O que torna as pessoas vulneráveis a esse tipo de exploração?
Pobreza, falta de alternativas, analfabetismo e desemprego fazem com que as pessoas se tornem presas fáceis para os recrutadores. De acordo com o Ministério do Trabalho, esses trabalhadores estão principalmente na pecuária e na agricultura de larga escala.
Qual é o perfil desses trabalhadores?
Esse fenômeno afeta principalmente homens de baixa renda, com idade entre 15 e 40 anos. A grande maioria está em condição de servidão, trabalhando para pagar a dívida (com os patrões). Eles não têm condições de deixar o trabalho nem tem essa permissão. Há casos em que chegam a ser vigiados por cães de guarda e homens armados e sofrem constantes ameaças de violência contra a família, o que faz com que seja impossível escapar. Depois de libertados, muitos têm dificuldade de se reintegrar à comunidade. Para quem está nessas condições em que a lei vai dar mais proteção e justiça, cada dia conta.
Há três anos, a senhora disse que o fato de o Brasil discutir sobre essas condições significava que o país estava consciente do problema, mas não vemos grandes avanços. O Brasil está sendo omisso?
Existe um importante progresso, como a Lei Bezerra, em São Paulo, que determina a cassação da inscrição no Imposto sobre Circulação de Mercadorias e Serviços (ICMS) de empresas flagradas com trabalho escravo.

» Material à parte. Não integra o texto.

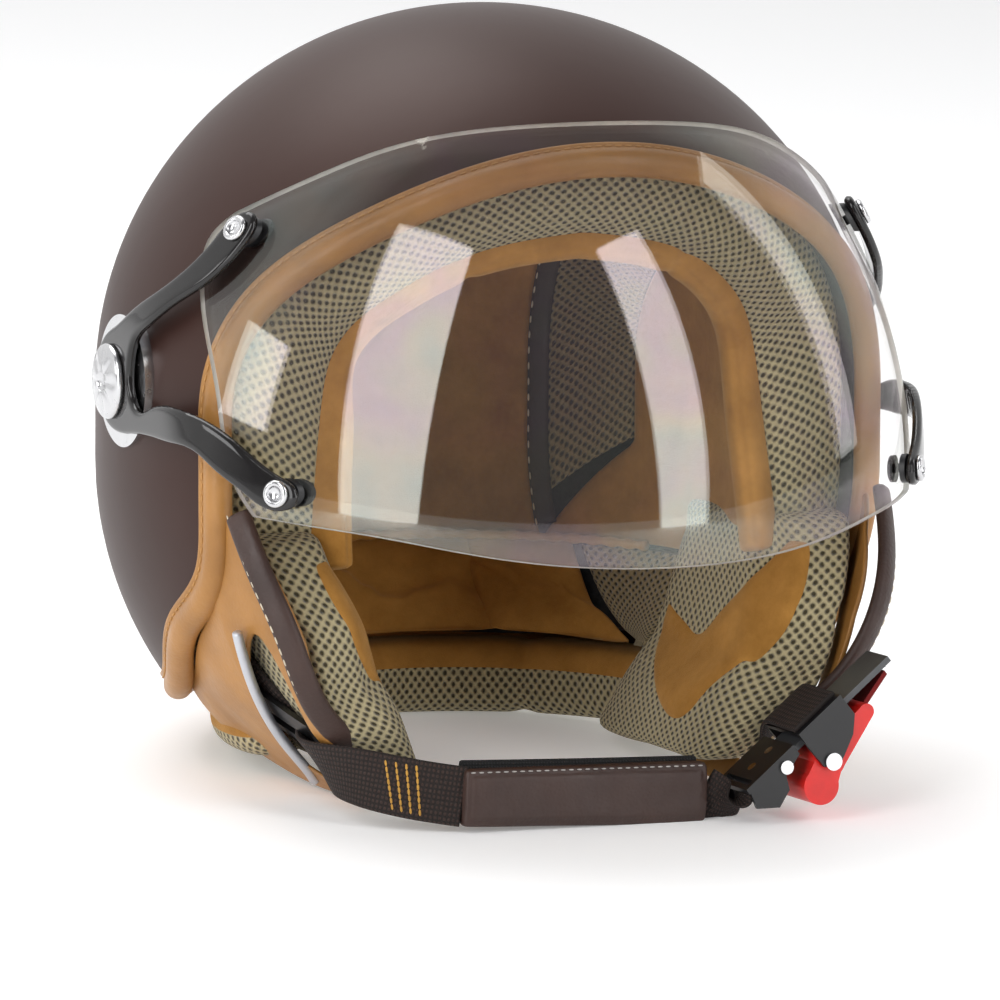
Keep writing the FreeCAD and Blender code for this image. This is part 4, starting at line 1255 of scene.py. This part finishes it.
SIDE_LINE = ((-23, -60), (-36, -86), (-49, -112))
SIDE_DEPTH = 5.5                      # of the side webbing under the flap's face
TACK_STATIONS = (58, 62, 66, 70)


def build_bar_tack():
    """Four plain rows of ochre thread across the chin webbing."""
    middle, way, outward = webbing_line(CHIN_LINE, CHIN_WAYS)
    across = np.linspace(-7.0, 7.0, 12)[:, None]
    for station in TACK_STATIONS:
        points = middle[station] + across * way[station] + outward[station]
        ups = np.tile(outward[station], (len(across), 1))
        add_stitches("bar_tack_" + str(station), points, ups, "ochre", 1.6, 1.9, 0.42)


def build_straps():
    for name, side in SIDES.items():
        line = np.array(SIDE_LINE, float)
        path = np.column_stack([side * side_x(inset(JAW_HALF, SIDE_DEPTH), *line.T), line])
        way = np.cross(side_normals(JAW_HALF, path[1]), unit(path[-1] - path[0]))
        ribbon("side_webbing_" + name, path, np.tile(way, (len(path), 1)), 21.0)
    ribbon("chin_webbing", CHIN_LINE, CHIN_WAYS, 19.0, 1.9)
    build_bar_tack()
    ribbon("buckle_webbing", BUCKLE_LINE, BUCKLE_WAYS, 18.0)
    tongue = ribbon("tongue_webbing", TONGUE_LINE, TONGUE_WAYS, 17.0)
    unparent(tongue)
    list(rows([TONGUE_LINE[0], TONGUE_LINE[-2]]))
    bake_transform(tongue)


def unparent(piece):
    """Takes the piece off its body."""
    piece.parent = None
    piece.matrix_world = Matrix.Identity(4)
    del piece["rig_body"]


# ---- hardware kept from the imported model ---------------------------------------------
def keep_hardware():
    """Gives each node that stays in sight its finish and small rounded edges."""
    slots = {part["node"]: part["material_slot"] for part in frame["record"]["subparts"]}
    for name, node in frame["nodes"].items():
        if node.hide_render:
            continue
        node.data.materials.clear()
        node.data.materials.append(FINISHES[slots[name]])
        edges = node.modifiers.new("edges", "BEVEL")
        edges.width = 0.4 * MM
        edges.segments = 2
        edges.limit_method = "ANGLE"
        edges.angle_limit = math.radians(35)


add_camera()
add_studio()
build_trim()
build_edge_gap()
build_brow()
build_crown_strip()
for side_name, side_sign in SIDES.items():
    build_crown_side(side_name, side_sign)
for pad_name, (pad_low, pad_high) in REAR_PADS.items():
    build_rear_pad(pad_name, pad_low, pad_high)
for side_name, side_sign in SIDES.items():
    build_rear_mesh(side_name, side_sign)
build_lining_seam()
build_neck_roll()
for side_name, side_sign in SIDES.items():
    build_cheek(side_name, side_sign)
    build_flap(side_name, side_sign)
    build_bracket(side_name, side_sign)
    build_pivot(side_name, side_sign)
build_lens()
for side_name, side_sign in SIDES.items():
    build_visor_screws(side_name, side_sign)
build_strap_pad()
build_straps()
keep_hardware()
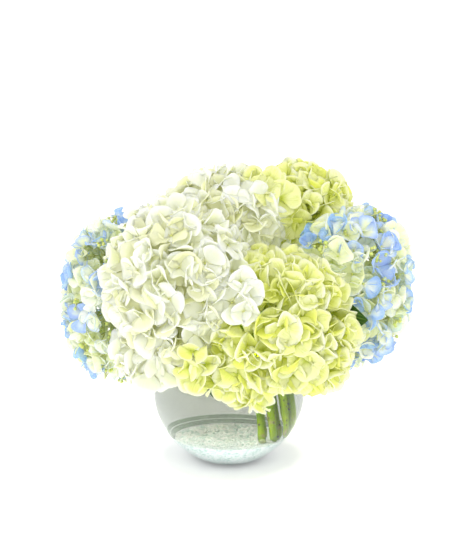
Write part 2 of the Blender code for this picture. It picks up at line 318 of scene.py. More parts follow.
def paintedReflectionFilm():
    # painted reflection: a grey green film inside the glass over the grit, thickest at the back and clear
    # in front, standing in for the dark band of shaded flower heads seen through the water
    made, tree, shader = newMaterial("paintedReflectionBand", {"Roughness": 0.6, "IOR": 1.36})
    place = addNode(tree, "ShaderNodeTexCoord")
    split = addNode(tree, "ShaderNodeSeparateXYZ", None, {0: place.outputs["Object"]})
    behind = addNode(tree, "ShaderNodeMapRange",
                     {"interpolation_type": "SMOOTHSTEP", 1: -20 * mm, 2: 25 * mm,
                      3: 0.0, 4: paintedBandFilm["cover"]},
                     {0: split.outputs[1]})
    specks = addNode(tree, "ShaderNodeTexNoise", {"Scale": 1 / (1.5 * mm), "Detail": 3.0},
                     {"Vector": place.outputs["Object"]})
    mixed = addNode(tree, "ShaderNodeMix",
                    {"data_type": "RGBA", 6: linear("#5E7263"), 7: linear("#8FA08C")},
                    {0: specks.outputs["Fac"]})
    tree.links.new(behind.outputs[0], shader.inputs["Alpha"])
    tree.links.new(mixed.outputs[2], shader.inputs["Base Color"])
    return made


def makePaintedReflectionFilm():
    bm = bmesh.new()
    for low, high in paintedBandFilm["bands"]:
        loop = []
        for inset, order in ((paintedBandFilm["gap"], 1), (paintedBandFilm["gap"] + paintedBandFilm["thick"], -1)):
            radius = innerRadius - inset
            heights = [low + (high - low) * i / 5 for i in range(6)][::order]
            loop += [ballPoint(radius, ballAngle(radius, bedHigh.z + height)) for height in heights]
        verts = [bm.verts.new((r, 0.0, z)) for r, z in loop]
        edges = [bm.edges.new((verts[i - 1], verts[i])) for i in range(len(verts))]
        bmesh.ops.spin(bm, geom=verts + edges, axis=(0, 0, 1), cent=(0, 0, 0), angle=math.tau,
                       steps=120, use_merge=True)
    bmesh.ops.remove_doubles(bm, verts=bm.verts, dist=1e-6)
    bmesh.ops.recalc_face_normals(bm, faces=bm.faces)
    return finishPiece("painted_reflection_film", bm, [paintedReflectionFilm()], "grit")


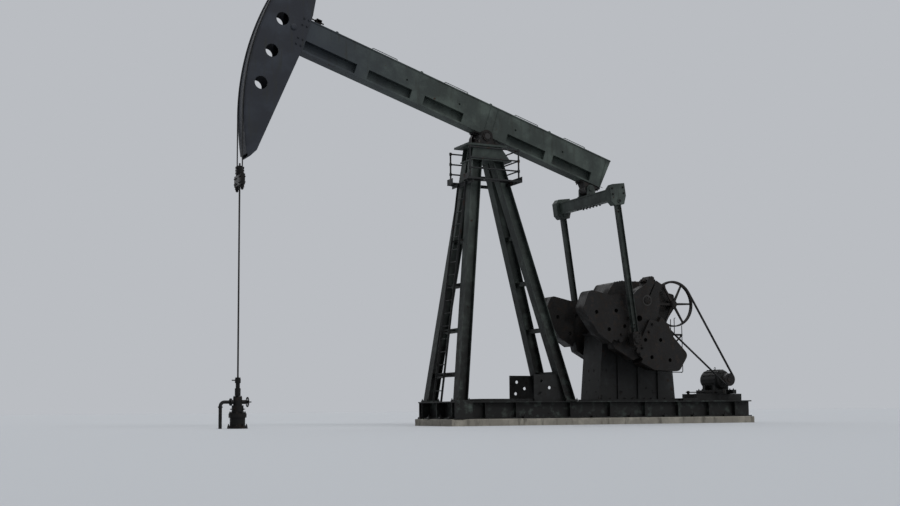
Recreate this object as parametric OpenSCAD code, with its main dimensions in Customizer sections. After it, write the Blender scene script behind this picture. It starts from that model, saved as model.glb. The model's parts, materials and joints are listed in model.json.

O mais importante é que essa norma está sendo copiada. É fundamental a tolerância zero à escravidão em todo o país. Eu valorizo a força de vontade do governo para erradicar a prática, mas acho que ainda há muito a ser feito para punir os criminosos. Os programas de proteção e de reintegração devem ser reforçadas, e as vítimas devem ser incluídas em programas de recuperação e de capacitação.
Como é a relação da sociedade de consumo em relação ao trabalho escravo?
Cada vez mais, as pessoas são informadas dos produtos que consomem e que são feitos por trabalhadores explorados como escravos. E reconhecem que, ao serem indiferentes e continuarem comprando esses produtos, investem no fortalecimento da escravidão. Temos que entender que isso toca a vida de todos. Quantos de nós nos perguntamos quem faz as joias e as roupas? Nós aproveitamos os frutos baratos da escravidão, ao dizer, para nós mesmos, que a exploração acontece “lá”, e nada tem a ver com o nosso próprio país ou comunidade.
Não é controverso que os países apresentem altos índices de crescimento e melhoria nos indicadores sociais, mas ainda contam com esse tipo de exploração?
A escravidão é uma violação absoluta dos direitos humanos das pessoas e erradicá-la para sempre deve ser prioridade para o mundo inteiro. Não é possível falar em democracia, desenvolvimento, prosperidade e futuro se houver casos, como o de crianças que ainda nascem para a escravidão, que precisam trabalhar para pagar as dívidas dos antepassados. A escravidão não acabou quando foi legalmente abolida.